Dans les pays d'Europe occidentale, les parents sont des partenaires dans l'éducation et la préparation de l'avenir de leurs enfants. Des partenaires de première ligne, certes, mais aussi des collaborateurs à une politique de la nation qui place à leurs côtés des coacteurs, et même des codécideurs obligés. Il n'est plus une phase de la vie de l'enfant, ni un seul domaine de la vie d'ailleurs, où les parents soient les seuls agents du devenir de leurs enfants. Ceux-ci sont considérés comme une richesse, donc comme une responsabilité commune de la collectivité nationale et même internationale. La Convention internationale des droits de l'enfant ne représente-t-elle pas la confirmation et la consignation définitive de cet acquis de l'histoire ?

Reste à savoir si les droits de l'enfant, qui passent amplement par le partenariat entre parents et communauté plus large, sont vraiment consentis à tous les enfants et donc fondés sur un partenariat assuré également à toutes les familles. Déjà, la Convention n'est plus tout à fait le drapeau levé d'une avancée de l'humanité. Nous la voyons dressée comme une arme contre les retardataires. Nos déclarations, nos conventions ont cette tendance curieuse à devenir, très vite, occasion non pas tant d'aider ceux qui n'en sont pas encore au même point que nous, que de les déclarer coupables. Nous étalons des absences de droits sur la place publique comme des tares des hommes et des gouvernements. Nous ignorons fermement l'histoire qui ne leur a pas fait gagner les mêmes acquis, mais leur en a fait acquérir d'autres. N'est-ce pas ce qui arrive aux pays de l'Est européen, fustigés pour l'écroulement de leurs économies et de leurs libertés au point où personne n'a d'yeux pour leurs efforts inouïs de vivre dans la dignité et la solidarité.

Cependant, les premiers incompris, critiqués, abandonnés dans leurs efforts d'offrir des droits et un avenir à leurs enfants sont les parents en grande pauvreté dans nos propres frontières. Dès les années soixante, le père Joseph Wresinski expliquait à des volontaires : « Les parents en grande pauvreté ne s'occupent pas trop peu de leurs enfants, mais s'en occupent trop. Leurs relations générales avec la société étant coupées, ils ne peuvent se rendre compte que l'école, les institutions sanitaires et sociales, les programmes de la jeunesse et des sports sont là pour les aider. Ils pensent qu'ils doivent tout faire, seuls. Et, pour eux, ne pas avoir les enfants constamment dans les jambes, ne pas savoir ce que fait leur fils quand il va dehors, c'est mal les aimer.
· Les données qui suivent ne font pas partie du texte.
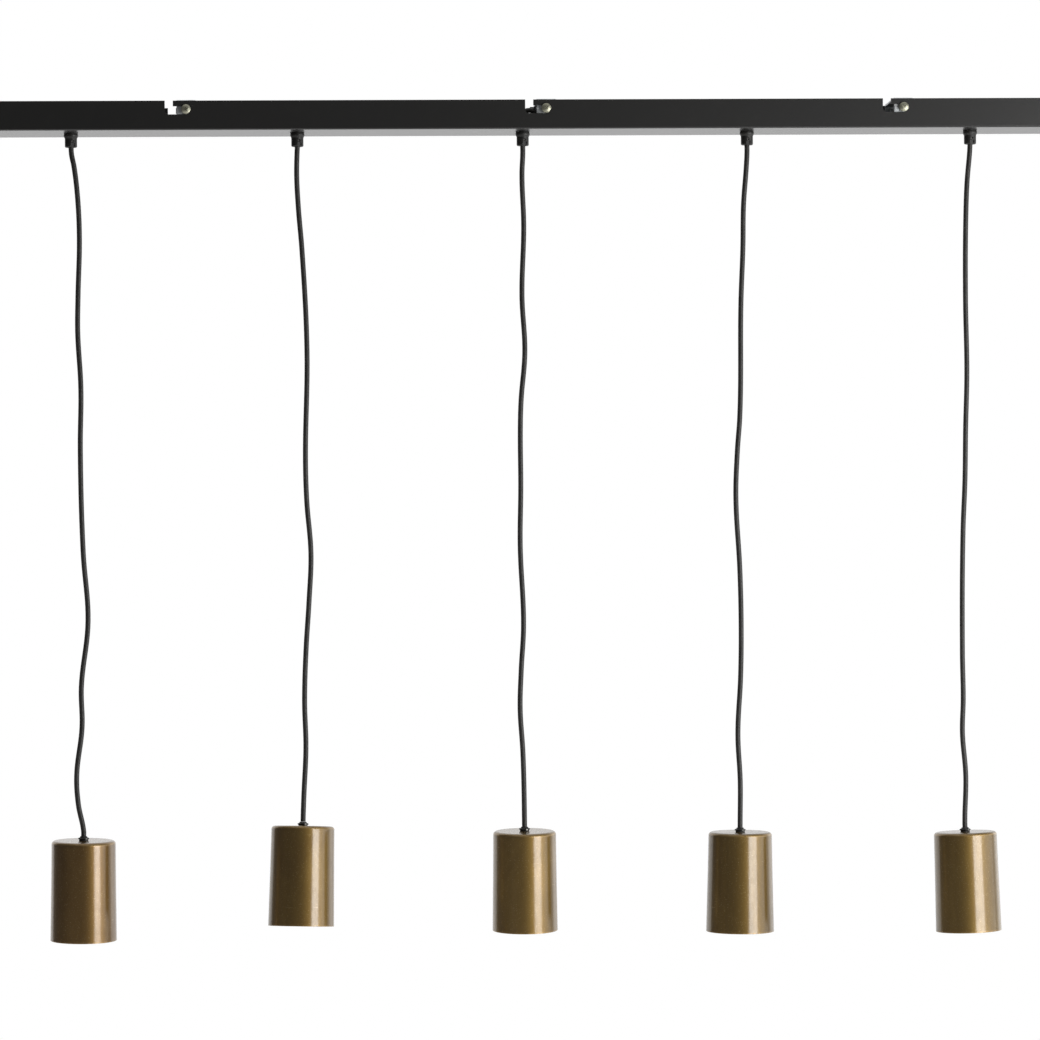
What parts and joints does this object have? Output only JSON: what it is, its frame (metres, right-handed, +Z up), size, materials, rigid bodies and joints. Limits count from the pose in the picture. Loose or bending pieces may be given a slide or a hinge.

Les parents de familles pauvres se démènent pour leurs enfants ; cela leur coûte leur santé et leur vie. Cependant, comme ils ne disposent pas des moyens voulus, leurs efforts sont ignorés, tournés en dérision, sinon violemment critiqués. Tôt ou tard, les parents sont pénalisés, tenus pour inintelligents ou de mauvaise volonté, alors qu'ils ont mis toute leur intelligence et leur volonté à porter une enfance que la société leur abandonnait en les privant de leur état de partenaires. »

En signant la Convention des droits de l'enfant, les Etats ont signé leur obligation de bâtir le partenariat avec les familles en grande pauvreté. Le rapport Wresinski les en avait avertis. Ce partenariat négligé pendant des générations ne se bâtit pas au premier retour de la bonne volonté. Il faut connaître les conditions, les moyens et prendre le temps de l'expérimentation. Qu'attendons-nous ?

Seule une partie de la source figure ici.